M. Sonko l'aurait menacée de la faire assassiner ou licencier. Elle a relaté en langue wolof ce qui s'est passé selon elle dans l'intimité du salon, avec des détails inouïs en public mais diffusés en temps réel à travers le pays par les journalistes présents. La crudité des propos en a choqué beaucoup. M. Sonko, absent au procès, a toujours nié les accusations et crié au complot du pouvoir pour l'écarter de la présidentielle. Elle a toujours nié le coup monté.
M. Sonko s'est longtemps gardé de l'attaquer frontalement. Mais la pression augmentant, elle est devenue une "jeune fille manipulée" à qui on a promis un passeport diplomatique et beaucoup d'argent, une "pauvre demoiselle qui n'est pas si innocente que cela puisqu'elle aurait pu se rétracter depuis longtemps". "Tôt ou tard elle paiera le prix fort de son forfait" comme les autres "comploteurs", a-t-il promis.

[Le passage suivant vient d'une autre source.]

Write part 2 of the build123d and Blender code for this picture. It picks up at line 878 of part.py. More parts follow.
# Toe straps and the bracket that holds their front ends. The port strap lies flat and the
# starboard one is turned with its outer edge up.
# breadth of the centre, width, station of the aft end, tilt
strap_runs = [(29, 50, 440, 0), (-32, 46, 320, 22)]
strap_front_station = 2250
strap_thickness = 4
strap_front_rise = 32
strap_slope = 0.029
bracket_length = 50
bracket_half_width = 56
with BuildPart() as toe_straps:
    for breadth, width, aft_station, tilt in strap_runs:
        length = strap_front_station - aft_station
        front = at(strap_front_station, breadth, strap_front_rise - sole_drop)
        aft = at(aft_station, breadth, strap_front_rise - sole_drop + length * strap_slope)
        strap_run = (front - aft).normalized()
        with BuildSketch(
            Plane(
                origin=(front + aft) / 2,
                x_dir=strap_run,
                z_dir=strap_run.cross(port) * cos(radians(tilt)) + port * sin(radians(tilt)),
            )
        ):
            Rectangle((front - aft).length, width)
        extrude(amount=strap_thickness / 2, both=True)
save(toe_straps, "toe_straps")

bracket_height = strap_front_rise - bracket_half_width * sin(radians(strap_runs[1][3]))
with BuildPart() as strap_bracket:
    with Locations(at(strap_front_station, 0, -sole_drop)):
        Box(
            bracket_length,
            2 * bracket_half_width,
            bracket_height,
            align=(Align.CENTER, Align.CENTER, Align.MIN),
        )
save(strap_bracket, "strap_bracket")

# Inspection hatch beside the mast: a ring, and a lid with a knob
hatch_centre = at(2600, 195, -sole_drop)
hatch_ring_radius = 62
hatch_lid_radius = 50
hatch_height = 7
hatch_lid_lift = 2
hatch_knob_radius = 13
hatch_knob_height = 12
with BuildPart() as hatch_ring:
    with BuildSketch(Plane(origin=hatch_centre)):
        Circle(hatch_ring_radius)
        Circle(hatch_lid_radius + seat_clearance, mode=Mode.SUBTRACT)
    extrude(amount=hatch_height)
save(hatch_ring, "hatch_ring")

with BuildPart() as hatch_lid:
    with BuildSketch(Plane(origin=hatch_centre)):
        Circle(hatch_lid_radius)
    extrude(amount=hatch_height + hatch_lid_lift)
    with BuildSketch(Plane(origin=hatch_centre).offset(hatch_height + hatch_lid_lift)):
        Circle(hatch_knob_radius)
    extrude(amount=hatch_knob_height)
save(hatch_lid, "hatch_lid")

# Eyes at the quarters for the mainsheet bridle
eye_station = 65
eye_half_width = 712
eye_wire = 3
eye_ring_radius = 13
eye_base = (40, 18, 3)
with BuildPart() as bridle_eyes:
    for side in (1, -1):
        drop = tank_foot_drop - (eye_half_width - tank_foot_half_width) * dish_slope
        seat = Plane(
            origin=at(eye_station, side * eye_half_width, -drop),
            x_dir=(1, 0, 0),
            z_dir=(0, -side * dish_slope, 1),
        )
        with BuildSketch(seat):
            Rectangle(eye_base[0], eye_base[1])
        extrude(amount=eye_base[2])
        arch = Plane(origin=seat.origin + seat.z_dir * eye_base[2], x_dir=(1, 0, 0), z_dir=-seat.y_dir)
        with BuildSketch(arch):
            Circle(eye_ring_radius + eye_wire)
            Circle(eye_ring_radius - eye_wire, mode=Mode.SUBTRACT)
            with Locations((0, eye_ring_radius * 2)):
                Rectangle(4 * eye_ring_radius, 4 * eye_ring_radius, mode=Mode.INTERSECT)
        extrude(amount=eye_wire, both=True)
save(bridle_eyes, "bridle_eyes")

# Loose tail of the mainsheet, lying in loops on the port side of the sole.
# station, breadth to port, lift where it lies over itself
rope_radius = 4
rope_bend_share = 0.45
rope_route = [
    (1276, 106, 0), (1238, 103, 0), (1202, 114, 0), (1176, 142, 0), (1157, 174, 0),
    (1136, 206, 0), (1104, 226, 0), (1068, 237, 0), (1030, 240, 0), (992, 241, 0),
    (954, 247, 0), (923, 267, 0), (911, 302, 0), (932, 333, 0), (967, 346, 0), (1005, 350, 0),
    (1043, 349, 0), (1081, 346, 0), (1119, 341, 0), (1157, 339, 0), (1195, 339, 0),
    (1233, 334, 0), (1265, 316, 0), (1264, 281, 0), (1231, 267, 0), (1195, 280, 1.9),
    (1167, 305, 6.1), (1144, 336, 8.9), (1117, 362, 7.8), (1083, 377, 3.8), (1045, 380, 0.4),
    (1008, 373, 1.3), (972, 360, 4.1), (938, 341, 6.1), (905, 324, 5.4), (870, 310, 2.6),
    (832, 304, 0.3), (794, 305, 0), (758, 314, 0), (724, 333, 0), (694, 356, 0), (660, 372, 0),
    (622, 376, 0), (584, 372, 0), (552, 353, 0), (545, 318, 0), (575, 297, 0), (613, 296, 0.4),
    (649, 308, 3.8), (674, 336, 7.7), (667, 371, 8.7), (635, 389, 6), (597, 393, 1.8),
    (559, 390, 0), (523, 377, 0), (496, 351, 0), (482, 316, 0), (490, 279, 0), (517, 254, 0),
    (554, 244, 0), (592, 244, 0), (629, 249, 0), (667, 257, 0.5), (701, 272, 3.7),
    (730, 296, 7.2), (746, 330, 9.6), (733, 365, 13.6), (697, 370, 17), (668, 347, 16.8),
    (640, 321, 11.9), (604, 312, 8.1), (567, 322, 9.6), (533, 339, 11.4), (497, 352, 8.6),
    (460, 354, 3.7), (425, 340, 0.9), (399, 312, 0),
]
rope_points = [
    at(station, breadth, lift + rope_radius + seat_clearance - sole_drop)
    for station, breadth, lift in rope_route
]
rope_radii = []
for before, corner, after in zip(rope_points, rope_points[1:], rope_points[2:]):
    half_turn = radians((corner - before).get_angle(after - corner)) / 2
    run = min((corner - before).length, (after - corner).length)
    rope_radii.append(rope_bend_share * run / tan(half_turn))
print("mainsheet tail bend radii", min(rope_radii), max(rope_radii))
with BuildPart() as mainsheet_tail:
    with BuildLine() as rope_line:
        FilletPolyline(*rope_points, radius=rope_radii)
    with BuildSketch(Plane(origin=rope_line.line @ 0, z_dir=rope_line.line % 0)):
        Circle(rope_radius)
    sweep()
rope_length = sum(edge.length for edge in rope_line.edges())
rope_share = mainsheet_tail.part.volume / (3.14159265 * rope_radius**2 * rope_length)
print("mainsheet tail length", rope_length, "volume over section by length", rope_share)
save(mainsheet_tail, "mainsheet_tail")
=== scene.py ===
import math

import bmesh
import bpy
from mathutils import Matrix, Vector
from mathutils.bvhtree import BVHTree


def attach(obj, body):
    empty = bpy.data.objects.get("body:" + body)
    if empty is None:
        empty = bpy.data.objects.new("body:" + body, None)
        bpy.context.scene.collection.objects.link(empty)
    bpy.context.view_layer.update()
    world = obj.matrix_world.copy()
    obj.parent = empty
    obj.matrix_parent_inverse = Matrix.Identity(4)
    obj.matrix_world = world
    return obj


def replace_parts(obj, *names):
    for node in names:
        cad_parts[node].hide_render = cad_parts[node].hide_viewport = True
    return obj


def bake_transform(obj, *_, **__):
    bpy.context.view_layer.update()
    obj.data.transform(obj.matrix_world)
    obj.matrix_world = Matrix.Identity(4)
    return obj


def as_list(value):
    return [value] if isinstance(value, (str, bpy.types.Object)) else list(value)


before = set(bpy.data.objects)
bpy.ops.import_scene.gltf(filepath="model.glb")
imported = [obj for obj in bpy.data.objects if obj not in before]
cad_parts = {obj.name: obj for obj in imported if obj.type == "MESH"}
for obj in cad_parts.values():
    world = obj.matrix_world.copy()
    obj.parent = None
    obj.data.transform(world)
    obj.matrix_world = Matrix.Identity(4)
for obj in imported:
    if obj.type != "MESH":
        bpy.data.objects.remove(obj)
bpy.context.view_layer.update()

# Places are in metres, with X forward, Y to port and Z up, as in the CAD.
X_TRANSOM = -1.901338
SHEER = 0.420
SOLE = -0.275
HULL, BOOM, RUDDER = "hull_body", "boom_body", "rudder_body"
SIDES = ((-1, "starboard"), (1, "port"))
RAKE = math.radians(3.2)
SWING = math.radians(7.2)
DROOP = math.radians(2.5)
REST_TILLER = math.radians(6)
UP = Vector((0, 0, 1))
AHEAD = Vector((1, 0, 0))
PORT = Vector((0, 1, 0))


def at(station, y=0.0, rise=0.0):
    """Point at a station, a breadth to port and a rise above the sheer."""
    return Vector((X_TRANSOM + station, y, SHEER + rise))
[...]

Elle est devenue coutumière des menaces et des invectives. La native des îles du Saloum (centre-ouest) dédiées à la pêche et l'agriculture et prisées des touristes vit sous la protection de la police en un lieu inconnu. "Elle change de domicile et de téléphone régulièrement", dit un membre de son entourage, qui vante son courage. "C'est comme si elle était dans une prison", dit-il. Mais "elle a pu résister" à ce qu'il appelle le "lynchage médiatique".
"Prison"
Issue de la commauté sérère, orpheline de mère depuis 2010, elle a quitté l'école sans diplôme, travaillé dans un restaurant puis dans la couture. C'est "grâce à une amie" qu'elle est entrée à Sweet Beauté, sans la moindre formation, a-t-elle dit au procès. Elle gagnait autour de 60.000 francs CFA (environ 92 euros) par mois, en plus des pourboires des clients, a-t-elle dit.

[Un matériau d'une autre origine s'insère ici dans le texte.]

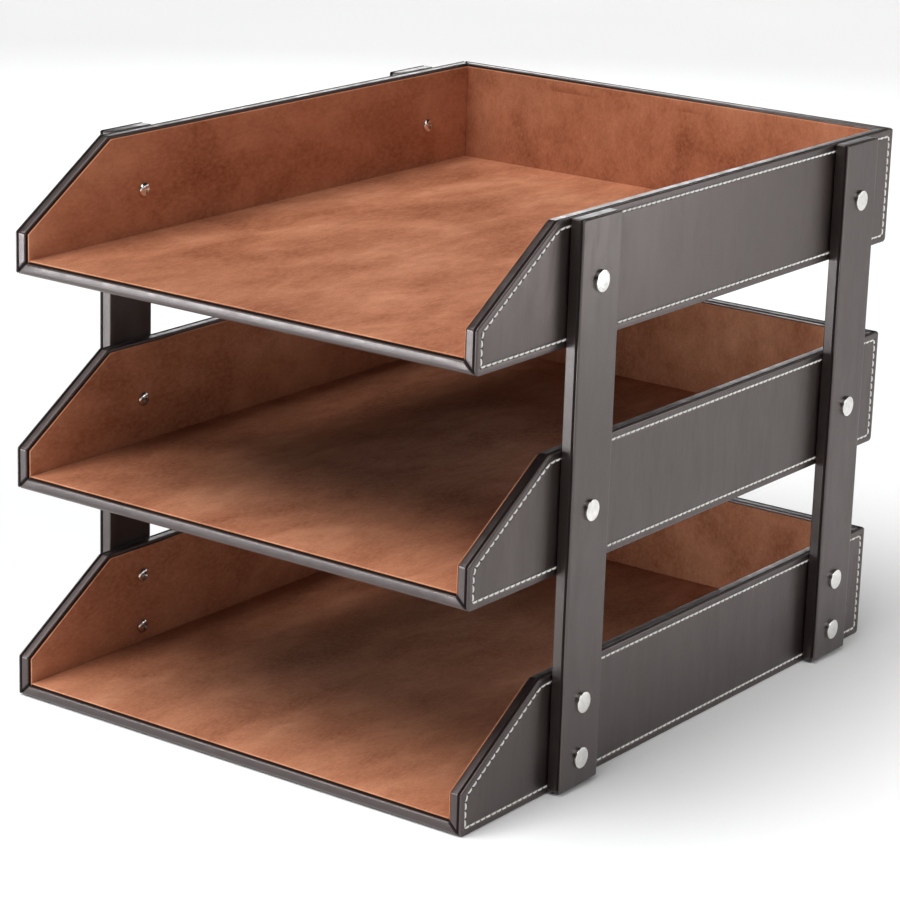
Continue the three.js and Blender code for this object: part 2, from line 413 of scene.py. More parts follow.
def stitched_face():
    """The outer face from its flat middle to its border, with the stitch groove."""
    levels = []
    for station in GROOVE_STATIONS:
        inset = STITCH_INSET + station * GROOVE_WIDTH
        pucker = PUCKER_DEPTH * math.exp(-station * station)
        wear = BORDER_WEAR if station < -1 else 0
        levels.append(Level(inset, inset, stitched_depth(inset), pucker, wear))
    return levels


def plain_face(margin, round_radius):
    """A flat outer face with a flat border, so that the rounded edge shades cleanly."""
    return [Level(inset, inset, 0) for inset in (round_radius + margin, round_radius + margin / 4)]


def round_inset(radius, depth):
    """How far a quarter round of this radius stays in from the edge at this depth."""
    reach = max(0, 1 - depth / radius)
    return radius * (1 - math.sqrt(1 - reach * reach))


def rounded_in(radius, mitred_radius):
    """The quarter round from the outer face to the edge. A mitred edge keeps only its first half."""
    levels = []
    for k in range(OUTER_ROUND_STEPS + 1):
        angle = math.pi / 2 * k / OUTER_ROUND_STEPS
        depth = radius * (1 - math.cos(angle))
        mitred = max(round_inset(mitred_radius, depth), depth + MITRE_GAP)
        levels.append(Level(radius * (1 - math.sin(angle)), mitred, depth, 0, math.sin(2 * angle)))
    return levels


def rounded_out(thickness):
    """The quarter round from the edge to the inner face."""
    levels = []
    for k in range(INNER_ROUND_STEPS + 1):
        angle = math.pi / 2 * k / INNER_ROUND_STEPS
        free = INNER_ROUND * (1 - math.cos(angle))
        depth = thickness - INNER_ROUND * (1 - math.sin(angle))
        levels.append(Level(free, depth + MITRE_GAP, depth, 0, INNER_EDGE_WEAR * math.sin(2 * angle)))
    return levels


def welt():
    """The crease round the edge, where the outer leather's turned hem meets the edge's own leather."""
    levels = []
    for free, share, wear in WELT_STATIONS:
        depth = WELT_DEPTH + WELT_HALF * share
        levels.append(Level(free, depth + MITRE_GAP, depth, 0, wear))
    return levels


def board_levels():
    """A side or back board: a stitched face and a welted edge."""
    inner = Level(BOARD_INNER_MARGIN, BOARD_INNER_MARGIN, BOARD)
    return stitched_face() + rounded_in(OUTER_ROUND, OUTER_ROUND) + welt() + rounded_out(BOARD) + [inner]


def floor_levels():
    """A floor board: its leather is one piece round its front edge, with no welt."""
    inner = Level(BOARD_INNER_MARGIN, BOARD_INNER_MARGIN, BOARD)
    outer = plain_face(FLOOR_FACE_MARGIN, FLOOR_OUTER_ROUND) + rounded_in(FLOOR_OUTER_ROUND, OUTER_ROUND)
    return outer + rounded_out(BOARD) + [inner]


def upright_levels():
    """An upright: a plain face and a welted edge."""
    inner = Level(POST_INNER_MARGIN, POST_INNER_MARGIN, POST_THICKNESS)
    outer = plain_face(POST_FACE_MARGIN, POST_ROUND) + rounded_in(POST_ROUND, POST_ROUND)
    return outer + welt() + rounded_out(POST_THICKNESS) + [inner]


def lining_levels():
    """A suede sheet with a rounded rim over an undercut cut edge, whose dark colour is painted shade."""
    thickness = LINING_FACE - BOARD - LINING_GLUE_GAP
    cut = LINING_UNDERCUT
    face = [Level(inset, inset, 0) for inset in LINING_FACE_INSETS]
    edge = [Level(cut, cut, LINING_ROUND + cut, 0, -1), Level(cut, cut, thickness, 0, -1)]
    inner = Level(LINING_INNER_MARGIN, LINING_INNER_MARGIN, thickness)
    return face + rounded_in(LINING_ROUND, LINING_ROUND) + edge + [inner]


# ---- Plates ----


def plate_side(rings, count):
    """The faces that join a plate's rings, from its outer face round to its inner one."""
    faces = []
    for start in range(0, (rings - 1) * count, count):
        after = start + count
        for j in range(count):
            k = (j + 1) % count
            faces.append((start + j, after + j, after + k, start + k))
    return faces


def cap(points, first, holes, hole_starts):
    """The triangles that fill a ring except for its holes."""
    index = list(range(first, first + len(points)))
    for start, hole in zip(hole_starts, holes):
        index += range(start, start + len(hole))
    loops = [[point.to_3d() for point in loop] for loop in [points] + holes]
    return [tuple(index[k] for k in triangle) for triangle in tessellate_polygon(loops)]


def plate(name, outline, levels, holes, place, pucker=None):
    """A closed plate with round holes. The pucker says how near each ring point is to a stitch hole."""
    rings = [outline.ring(level.free, level.mitred) for level in levels]
    count = len(rings[0])
    pucker = pucker or [0] * count
    vertices, wear = [], []
    for level, points in zip(levels, rings):
        for point, hole, crease_shade in zip(points, pucker, outline.creases):
            vertices.append(place(point.x, point.y, level.depth + level.pucker * hole))
            # Points in the crease where a free edge meets a mitred one, below the rounding, get -1: painted
            # shade.
            wear.append(-1 if crease_shade and level.depth > OUTER_ROUND else level.wear)
    hole_starts = []
    for level in (levels[0], levels[-1]):
        starts = []
        for hole in holes:
            starts.append(len(vertices))
            vertices += [place(point.x, point.y, level.depth) for point in hole]
            wear += [0] * len(hole)
        hole_starts.append(starts)
    outer_starts, inner_starts = hole_starts
    faces = plate_side(len(rings), count)
    faces += cap(rings[0], 0, holes, outer_starts)
    faces += [triangle[::-1] for triangle in cap(rings[-1], (len(rings) - 1) * count, holes, inner_starts)]
    for outer, inner, hole in zip(outer_starts, inner_starts, holes):
        faces += band(outer, inner, len(hole))
    return closed_mesh(name, vertices, faces, {"wear": wear})


# ---- Where a plate lies: its outline's two coordinates, and depth below its outer face ----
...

M. Sonko en faisait partie, a-t-elle assuré. "Si Ousmane Sonko n'a jamais couché avec moi, qu'il le jure sur le Coran", a-t-elle déclaré en 2021. Elle a aussi dit qu'elle était enceinte de lui. Elle a expliqué ensuite que c'était une ruse pour échapper à l'emprise de sa patronne. Mais elle est raillée depuis comme "la fille à la grossesse de deux ans".
Sa patronne et des témoins ont contesté sa déposition lors du procès. Peu après le procès, M. Sonko l'a traitée de "guenon frappée d'AVC", que l'idée ne lui viendrait jamais de violer.

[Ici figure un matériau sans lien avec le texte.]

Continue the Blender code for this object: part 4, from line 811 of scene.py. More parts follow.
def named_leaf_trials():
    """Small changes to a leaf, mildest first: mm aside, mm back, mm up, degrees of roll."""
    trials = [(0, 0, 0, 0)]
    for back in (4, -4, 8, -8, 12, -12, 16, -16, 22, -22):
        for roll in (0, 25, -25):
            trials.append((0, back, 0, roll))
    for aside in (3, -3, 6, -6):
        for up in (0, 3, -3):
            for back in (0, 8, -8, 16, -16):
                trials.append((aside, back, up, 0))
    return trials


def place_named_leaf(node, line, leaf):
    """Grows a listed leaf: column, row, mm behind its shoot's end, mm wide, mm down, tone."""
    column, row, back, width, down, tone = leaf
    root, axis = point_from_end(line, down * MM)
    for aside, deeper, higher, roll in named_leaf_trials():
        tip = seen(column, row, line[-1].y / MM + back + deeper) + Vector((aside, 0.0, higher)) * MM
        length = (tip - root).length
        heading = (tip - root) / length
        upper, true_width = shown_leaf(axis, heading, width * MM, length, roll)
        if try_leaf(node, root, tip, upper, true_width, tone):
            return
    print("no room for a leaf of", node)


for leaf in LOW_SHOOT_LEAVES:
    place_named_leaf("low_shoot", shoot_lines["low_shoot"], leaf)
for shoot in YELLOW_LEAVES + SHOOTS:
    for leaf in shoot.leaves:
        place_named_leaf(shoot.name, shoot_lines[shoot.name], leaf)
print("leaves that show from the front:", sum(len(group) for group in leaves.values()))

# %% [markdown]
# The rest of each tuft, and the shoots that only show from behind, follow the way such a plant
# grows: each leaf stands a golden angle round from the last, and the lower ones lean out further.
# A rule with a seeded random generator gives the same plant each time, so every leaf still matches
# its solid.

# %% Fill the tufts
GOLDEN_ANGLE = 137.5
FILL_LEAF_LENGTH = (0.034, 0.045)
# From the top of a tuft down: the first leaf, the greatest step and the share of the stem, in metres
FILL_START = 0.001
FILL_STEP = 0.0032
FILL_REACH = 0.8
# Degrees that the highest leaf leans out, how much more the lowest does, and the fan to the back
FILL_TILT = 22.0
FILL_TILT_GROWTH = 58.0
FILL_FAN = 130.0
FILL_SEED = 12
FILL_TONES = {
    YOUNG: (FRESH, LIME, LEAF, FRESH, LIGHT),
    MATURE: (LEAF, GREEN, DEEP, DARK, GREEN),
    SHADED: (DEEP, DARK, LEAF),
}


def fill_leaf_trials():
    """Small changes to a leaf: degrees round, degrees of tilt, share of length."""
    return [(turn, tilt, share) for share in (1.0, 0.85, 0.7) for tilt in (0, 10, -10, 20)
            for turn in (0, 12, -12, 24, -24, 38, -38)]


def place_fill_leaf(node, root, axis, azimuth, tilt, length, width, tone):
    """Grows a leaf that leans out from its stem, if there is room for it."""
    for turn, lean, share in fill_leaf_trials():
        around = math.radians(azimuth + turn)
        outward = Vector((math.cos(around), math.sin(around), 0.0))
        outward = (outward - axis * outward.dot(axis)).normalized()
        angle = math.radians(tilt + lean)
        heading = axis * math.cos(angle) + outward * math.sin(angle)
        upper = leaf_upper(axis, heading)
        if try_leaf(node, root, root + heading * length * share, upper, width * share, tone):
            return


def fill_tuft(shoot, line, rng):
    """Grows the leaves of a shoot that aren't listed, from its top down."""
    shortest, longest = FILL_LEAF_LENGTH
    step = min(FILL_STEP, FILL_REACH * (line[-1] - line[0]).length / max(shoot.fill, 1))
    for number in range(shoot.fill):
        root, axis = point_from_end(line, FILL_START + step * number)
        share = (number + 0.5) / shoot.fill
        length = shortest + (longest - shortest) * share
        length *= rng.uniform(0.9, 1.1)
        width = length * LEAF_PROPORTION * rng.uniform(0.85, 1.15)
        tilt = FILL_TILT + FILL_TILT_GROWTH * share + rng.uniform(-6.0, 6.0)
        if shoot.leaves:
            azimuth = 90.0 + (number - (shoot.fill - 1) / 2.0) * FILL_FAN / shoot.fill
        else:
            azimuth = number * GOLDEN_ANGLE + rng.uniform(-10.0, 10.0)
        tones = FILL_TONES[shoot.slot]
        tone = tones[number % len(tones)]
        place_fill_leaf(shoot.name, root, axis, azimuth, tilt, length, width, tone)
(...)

Adji Sarr décompresse sur les réseaux sociaux. On l'y voit d'humeur joviale, chantant et dansant. C'est là qu'elle a répondu à M. Sonko: "Ousmane, je suis une guenon convoitée. C'est cette guenon qui t'a fait quitter ta maison en plein couvre-feu, à l'insu de tes épouses, de ta maman et des enfants, pour la retrouver".